The words warmed me more than I’d expected. I smiled. “Yes. I know, though I can’t say I understand it. I’m just a mortal like the rest of them, Sieh.”

“Not like the rest.”

“Yes.” I looked at him. “However… different I might be—” I did not like saying it aloud. No one stood near enough to us to overhear, but it seemed foolish to take chances. “You said it yourself. Even if I lived to be a hundred, my life would still be only an eyeblink of yours. I should be nothing to you, like these others.” I nodded toward the throng.

He laughed softly; the bitterness had returned. “Oh, Yeine. You really don’t understand. If mortals were truly nothing to us, our lives would be so much easier. And so would yours.”

I could say nothing to that. So I fell silent, and he did, too, and around us the servants celebrated on.

* * *

It was nearly midnight by the time I finally left the centeryard. The party was still in full swing, but T’vril left with me and walked me to my quarters. He’d been drinking, though not nearly as much as some I’d seen. “Unlike them, I have to be clearheaded in the morning,” he said, when I pointed this out.

At the door of my apartment we stopped. “Thank you,” I said, meaning it.

“You didn’t enjoy yourself,” he said. “I saw: you didn’t dance all evening. Did you even have a glass of wine?”

“No. But it did help.” I groped for the right words. “I won’t deny a part of me spent the whole time thinking, I’m wasting one-sixth of my remaining life.” I smiled; T’vril grimaced. “But to spend that time surrounded by so much joy… it did make me feel better.”

There was such compassion in his eyes. I found myself wondering, again, why he helped me. I supposed it made a difference that he had some fellow feeling for me, perhaps even liked me. It was touching to think so, and perhaps that was why I reached up to cup his cheek. He blinked in surprise, but he did not draw back. That pleased me, too, and so I yielded to impulse.

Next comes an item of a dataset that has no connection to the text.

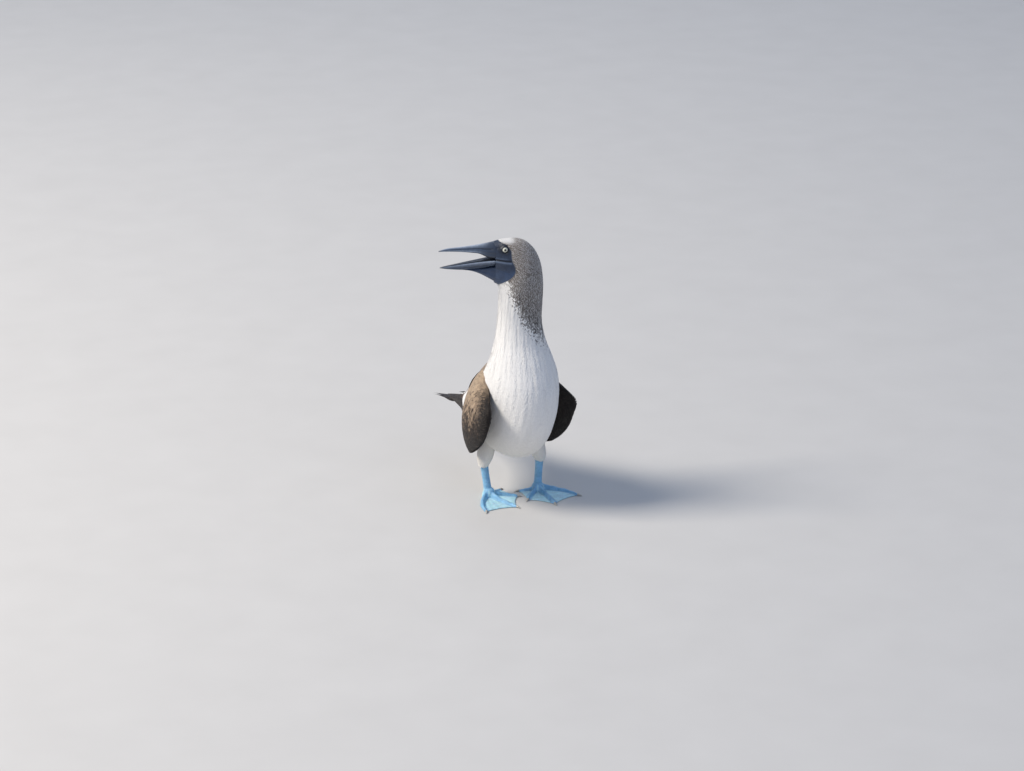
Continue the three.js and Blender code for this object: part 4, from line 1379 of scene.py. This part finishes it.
def shank_surface(leg, s, turn):
    """A straight tube from the ankle to the feathers' hem, waisted, with a swelling over the toes."""
    radius = along(SHANK_RADIUS, s) + 1.2 * bell(s - 0.03, 0.06) + 0.9 * bell(s - 0.97, 0.04)
    low = np.array([*leg["hub"], ANKLE - 4.0])
    high = np.array([*leg["shank"], HEM + 3.0])
    s = np.asarray(s, float)[..., None]
    return low + (high - low) * s + points(radius * np.cos(turn), radius * 1.12 * np.sin(turn), 0)


def ankle_surface(leg, s, turn):
    """A low dome over the hub that eases the shank into the toes."""
    radius = 12.5 * np.sin(s * np.pi / 2) ** 0.6
    return points(leg["hub"][0] + radius * np.cos(turn), leg["hub"][1] - 2 + radius * np.sin(turn),
                  0.3 + 17 * np.cos(s * np.pi / 2))


def melt(name, parts, voxel):
    """Joins closed parts into one surface with a voxel remesh and a few rounds of smoothing."""
    made = mesh_object(name, *joined(parts))
    remesh = made.modifiers.new("remesh", "REMESH")
    remesh.mode = "VOXEL"
    remesh.voxel_size = voxel * MM
    made.modifiers.new("smooth", "SMOOTH").iterations = 4
    apply_modifiers(made)
    return made


def foot_relief(leg, place, normal):
    """Scutes: how near each point is to a toe's line or to the shank, and grooves every two and a half mm
    or so. Gives the move along the normal, the share of horny skin, the grooves, and the distance to a
    toe's line."""
    best = np.full(len(place), 99.0)
    run = np.zeros(len(place))
    samples = np.linspace(0, 1, LINE_SAMPLES)
    for toe, (length, _, _) in TOES.items():
        line = toe_line(leg, toe, samples)[:, :2]
        gap = np.linalg.norm(place[:, None, :2] - line[None], axis=-1)
        nearest = gap.argmin(axis=1)
        closer = gap.min(axis=1) < best
        run = np.where(closer, nearest / (LINE_SAMPLES - 1) * length, run)
        best = np.minimum(best, gap.min(axis=1))
    on_toe = 1 - ramp(best, 3.4, 6.0)
    on_shank = ramp(place[:, 2], 11, 20)
    step = np.where(on_shank > 0.5, place[:, 2] / SCUTE["shank"], run / SCUTE["toe"])
    groove = bell((step % 1) - 0.5, 0.11)
    move = -0.3 * groove * np.maximum(on_toe * (normal[:, 2] > 0.2), on_shank * (normal[:, 1] < 0.35))
    horny = np.maximum(on_toe, on_shank)
    return move, horny, groove * horny, best


SKY, CYAN, DEEP = (tint(code) for code in ("8fc5e8", "bce7f4", "4e8dbd"))
foot_skin, tree, surface = new_material("blue_foot_skin_small_scales", IOR=1.45, Coat_Weight=0.1,
                                        Coat_Roughness=0.3, Subsurface_Weight=0.08, Subsurface_Scale=0.003)
place = add(tree, "TexCoord", out=3)
tone = add(tree, "Attribute", attribute_name="tone")
scales = add(tree, "TexVoronoi", {"Vector": place, "Scale": SCALES_PER_METRE}, feature="DISTANCE_TO_EDGE")
cloud = add(tree, "TexNoise", {"Vector": place, "Scale": 90.0, "Detail": 6.0})
seams = add(tree, "MapRange", {0: scales, 1: 0.0, 2: 0.14, 3: 0.78, 4: 1.0})
mottle = add(tree, "MapRange", {0: cloud, 1: 0.3, 2: 0.7, 3: 0.86, 4: 1.1})
both = add(tree, "Math", {0: seams, 1: mottle}, operation="MULTIPLY")
rough = add(tree, "MapRange", {0: cloud, 3: 0.42, 4: 0.62})
rise = add(tree, "MapRange", {0: scales, 1: 0.0, 2: 0.2})
dress(tree, surface, tone, both, rough, rise, 0.55, 0.0003)

for side, leg in LEGS.items():
    parts = [loft(lambda s, turn: toe_surface(leg, toe, s, turn), np.linspace(0, 1, 70), 32) for toe in TOES]
    parts += [web_sheet(leg, *pair) for pair in (("outer", "middle"), ("middle", "inner"), ("inner", "hind"))]
    parts.append(loft(lambda s, turn: shank_surface(leg, s, turn), np.linspace(0, 1, 60), 40))
    parts.append(loft(lambda s, turn: ankle_surface(leg, s, turn), np.linspace(0.02, 1, 20), 40))
    foot = melt(f"webbed_foot_{side}", parts, VOXEL)
    place = read_points(foot.data)
    normals = np.zeros(len(place) * 3, np.float32)
    foot.data.vertex_normals.foreach_get("vector", normals)
    normals = normals.reshape(-1, 3)
    move, horny, groove, best = foot_relief(leg, place, normals)
    place = place + normals * move[:, None]
    place[:, 2] = np.maximum(place[:, 2], 0)
    write_points(foot.data, place)
    tone = blend(CYAN, SKY, horny)
    # Dark scute grooves, and painted shade in the crease where each toe meets its web.
    tone = blend(tone, DEEP, 0.45 * groove + 0.5 * bell(best - 5.6, 1.1) * (place[:, 2] < 5))
    # Painted shade on the top of the shank, under the feathers' hem.
    tone = blend(tone, DEEP, 0.7 * ramp(place[:, 2], HEM - 2.5, HEM))
    set_attributes(foot.data, {"tone": tone})
    foot.data.update()
    finish_piece(foot, foot_skin, "foot_skin", f"shank_{side}", f"foot_{side}")

# %% [markdown]
# ## Claws
# Short blunt claws cap the toes. Each is a tapering tube whose middle line bends down to the floor.

# %% Claws
CLAW_WIDE = [2.3, 2.0, 1.3, 0.35]
CLAW_TALL = [2.1, 1.7, 1.1, 0.3]
CLAW_MIDDLE = [2.3, 2.35, 1.7, 0.35]
CLAW_LENGTH = 9.5
CLAW_OVERLAP = 1.6


def claw_surface(leg, toe, s, turn):
    """A tapering tube on from the toe's tip, whose middle line sinks by a smooth curve to the floor."""
    way = toe_way(leg, toe)
    side = across_way(way)
    wide, tall, middle = (along(values, s) for values in (CLAW_WIDE, CLAW_TALL, CLAW_MIDDLE))
    place = toe_line(leg, toe, np.ones_like(s)) + way * (s * CLAW_LENGTH - CLAW_OVERLAP)[..., None]
    place = place + side * (wide * np.cos(turn))[..., None]
    place[..., 2] = np.maximum(0.02, middle + tall * np.sin(turn))
    return place


claw_horn, tree, surface = new_material("claw_horn_grey_layered", IOR=1.54, Coat_Weight=0.2,
                                        Coat_Roughness=0.2)
place = add(tree, "TexCoord", out=3)
layers = add(tree, "TexNoise", {"Vector": place, "Scale": 900.0, "Detail": 5.0})
tones = {0: layers, 6: linear("8f8b82"), 7: linear("d2cdc0")}
rough = add(tree, "MapRange", {0: layers, 3: 0.25, 4: 0.5})
dress(tree, surface, add(tree, "Mix", tones, 2, data_type="RGBA"), None, rough, layers, 0.3, 0.0002)

for side, leg in LEGS.items():
    for toe in TOES:
        vertices, faces = loft(lambda s, turn: claw_surface(leg, toe, s, turn), np.linspace(0, 1, 24), 20)
        made = mesh_object(f"claw_horn_{side}_{toe}", vertices, faces)
        finish_piece(made, claw_horn, "claw_horn", f"claw_{side}_{toe}")

# %% [markdown]
# ## Last look
# The number of triangles in all pieces is printed.

# %% Sizes and finish
print("triangles in all:", sum(triangles_by_piece.values()))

“I’m probably not pretty by your standards,” I ventured. His cheek felt slightly scratchy under my fingers, and I remembered that men of the island peoples tended to grow beards. I found the idea exotic and intriguing.

A half-dozen thoughts flickered across T’vril’s face in the span of a breath, then settled with his slow smile. “Well, I’m not by yours, either,” he said. “I’ve seen those showhorses you Darre call men.”

I chuckled, abruptly nervous. “And we are, of course, relatives…”

“This is Sky, Cousin.” Amazing how that explained everything.

I opened the door to my apartment, then took his hand and pulled him inside.

He was strangely gentle—or perhaps it only seemed strange to me because I had little experience to compare him against. I was surprised to find that he was even paler beneath his clothing, and his shoulders were covered in faint spots, like those of a leopard but smaller and random. He felt normal enough against me, lean and strong, and I liked the sounds that he made. He did try to give me pleasure, but I was too tense, too aware of my own loneliness and fear, so there were no stormwinds for me. I did not mind so much.